Organizer: University of Wisconsin-Madison’s Center for Southeast Asian Studies
Lecture Series: Thinking Rights, Writing Justice: JSEALab Spring 2022 Lecture Series
Description:
Published in 2021, When I Was Tortured… An Ensuing Search for Justice (เมื่อผมถูกทรมาน... จึงมาตามหาความยุติธรรม Bangkok: CrCF) recounts a decade-long struggle to hold policemen in Prachinburi accountable for the 2009 torture of an unassuming young man, Ritthirong “Chopper” Chuanjit, whom they had accused of theft. It illustrates how law and administration in Thailand counter appeals for justice when state officers are accused of wrongdoing while undertaking routine work. How does it do this? And how does it hold out the possibility that from its narrative of state injustice an alternative narrative of justice might emerge? In this lecture, Nick Cheesman uses these questions to prompt a reading of When I Was Tortured that, following Paul Ricoeur, tacks back and forth between reading as the restoration of meaning and as an exercise of suspicion, or rather, demystification.
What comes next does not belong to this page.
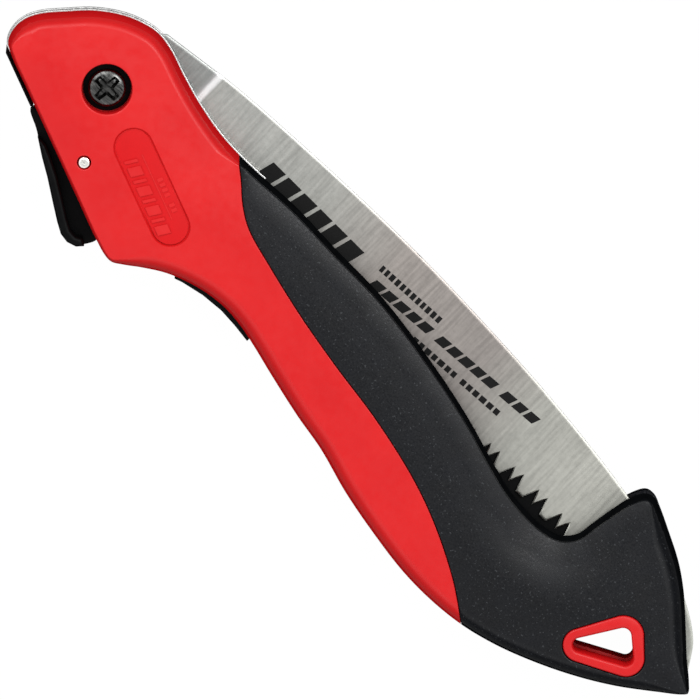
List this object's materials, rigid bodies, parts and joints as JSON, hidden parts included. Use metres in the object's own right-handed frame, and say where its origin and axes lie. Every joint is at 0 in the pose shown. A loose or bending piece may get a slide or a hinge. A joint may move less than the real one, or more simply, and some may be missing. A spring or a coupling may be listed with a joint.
{
  "type": "folding pruning saw",
  "caption": "Folding pruning saw, shut: curved toothed blade in a two-tone red and black handle, with a thumb lock lever, a cross-head pivot screw and a hanging eyelet at the tail.",
  "frame": {"origin": "on the surface the saw lies on, under the middle of its box", "axes": "+X from the pivot towards the tail along the folded blade, +Y out of the blade slot, +Z across the thickness from the back side to the front side"},
  "size_m": [0.2378, 0.0608, 0.022],
  "materials": {
    "red_shell": "smooth moulded red plastic, satin gloss",
    "black_rubber": "fine-grained soft black overmould, low sheen",
    "black_plastic": "plain moulded black plastic",
    "liner_steel": "plain bright steel",
    "black_screw": "blackened screw steel",
    "blade_steel": "ground steel, marks across the blade, rough on the tang"
  },
  "bodies": {
    "handle": {"shell_front": "red_shell", "shell_back": "red_shell", "grip_front": "black_rubber", "grip_back": "black_rubber", "spine_spacer": "black_plastic", "blade_guard": "black_plastic", "head_strap": "black_plastic", "liner_front": "liner_steel", "liner_back": "liner_steel", "pivot_barrel": "black_screw", "pivot_washer": "black_screw", "pivot_screw": "black_screw", "blade_washer_front": "liner_steel", "blade_washer_back": "liner_steel", "lever_pin": "liner_steel", "lever_spring": "liner_steel", "shell_screw_1": "black_screw", "shell_screw_2": "black_screw", "shell_screw_3": "black_screw"},
    "blade": {"blade": "blade_steel"},
    "lever": {"lock_lever": "black_plastic"}
  },
  "joints": [
    {"name": "blade_fold", "type": "hinge", "parent": "handle", "child": "blade", "pos_m": [-0.09189, 0.0075, 0.011], "axis": [0, 0, 1], "range_deg": [0, 150]},
    {"name": "lever_press", "type": "hinge", "parent": "handle", "child": "lever", "pos_m": [-0.08319, -0.00985, 0.011], "axis": [0, 0, 1], "range_deg": [-7, 5], "stiffness_Nm_per_rad": 0.3, "springref_deg": -20.05, "deforming": ["lever_spring"]}
  ]
}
Adopting the former stance, Cheesman absorbs and communicates what the book’s protagonists tell about the practice of torture in Thailand and the obstacles that have stood in the way of people like them wanting to hold torturers accountable there. Adopting the latter, he reads for what remains unsaid or unsayable about a kind of state violence that is inherently difficult to communicate and dangerous to describe. The goal of this dual reading is not to criticize the book’s authors, or query Chopper’s claims, which are by now beyond doubt. On the contrary, it is to learn, through this reading, how to write other narratives of torture in Thailand, and Myanmar.
Speaker:
Nick Cheesman is an Associate Professor in the Department of Political & Social Change, Australian National University.